A wide range of subjective measures of mental health have shown stronger links with objective measures of physical and mental health in whites than blacks [50,56,62,63]. Race may also alter how traits that reflect personality or distress covary with particular psychiatric disorders such as MDD based on structural interviews [62]. Perceived mental health better reflects psychiatric disorders among whites than in minorities such as blacks [56]. Concordance between CES-D score and clinical depression also depends on contextual factors such as ethnicity, culture, and social class [10,64]. Similar findings have been reported on the SLE–MDD link [65,66].

In the pooled sample, we could find a significant interaction between race and baseline N on subsequent MDD risk, suggesting that the predictive role of baseline N for MDD is larger for whites compared to blacks. Such black-white difference was not due to racial differences in socioeconomic and health status. Our race-specific models also showed that baseline N is predictive of subsequent risk of MDD among whites but not blacks, net of SES and health status at baseline. These findings are in line with previous findings on the differential role of CES-D on subsequent risk of MDD [10] as well as the black-white differences in social, psychological, and medical correlates of negative affect, MDD, and depressive symptoms [40,52,53,54,55,65,66,67].

Based on our findings, compared to whites, blacks had higher N in 1986 and lower risk of endorsement of CIDI-based MDD 25 years later in 2011. The literature has documented systematically weaker effects of a wide range of psychosocial factors on health outcomes for blacks compared to whites [50,51,52,53,54]. We cannot rule out that at least some of the findings may be due to measurement issues regarding diagnosis of clinical depression among blacks [68,69]. There is some previous research suggesting that CIDI validity may differ for blacks and whites [70,71,72], which may in turn result in differential correlates of depression based on race. Finally, it is not clear whether racial groups are similar in terms of the stability of personality traits such as N over time [72].

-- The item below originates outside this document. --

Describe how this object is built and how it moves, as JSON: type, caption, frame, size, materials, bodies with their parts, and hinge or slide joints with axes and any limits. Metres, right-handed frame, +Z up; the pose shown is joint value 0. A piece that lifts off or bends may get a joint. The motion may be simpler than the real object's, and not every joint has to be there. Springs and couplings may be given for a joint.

There are a number of limitations to our study. First, we used a three-item measure for N, which may have differential validity across racial groups. As a result, there is a need for replication of these findings using standardized measures of N. Secondly, in our analysis we conceptualized N, SES, stress, depressive symptoms, and physical health as fixed factors; however, all these constructs are subject to change over a long period of time. Third, the sample size was not balanced between whites and blacks, and the low sample size of blacks may have caused statistically under-powered study for blacks. Fourth, we did not control for diagnosis of MDD, mental health care use, or anti-depressant prescription in this study. Fifth, the 25-year follow-up period may have caused selective attrition in this study. Due to the higher mortality of blacks, race was not independent of attrition in this study. Future research may consider replication of the current findings using shorter follow-up periods. Despite these limitations, this is one of the first studies on black-white differences in the predictive role of baseline N on subsequent risk of MDD diagnosis based on CIDI 25 years later in a nationally representative sample of American adults.

In conclusion, baseline N predicts subsequent risk of MDD in whites but not blacks. Racial differences in the effect of baseline N on subsequent risk of CIDI-based MDD are in line with previous findings on the cultural moderation of correlates of negative affect (N, hostility, anger, depression, depressive symptoms), as well as racial differences in the complex links between socioeconomic status, negative affect, and physical health [73]. Future neuroscience research is needed to compare biological and social correlates of high N across racial groups.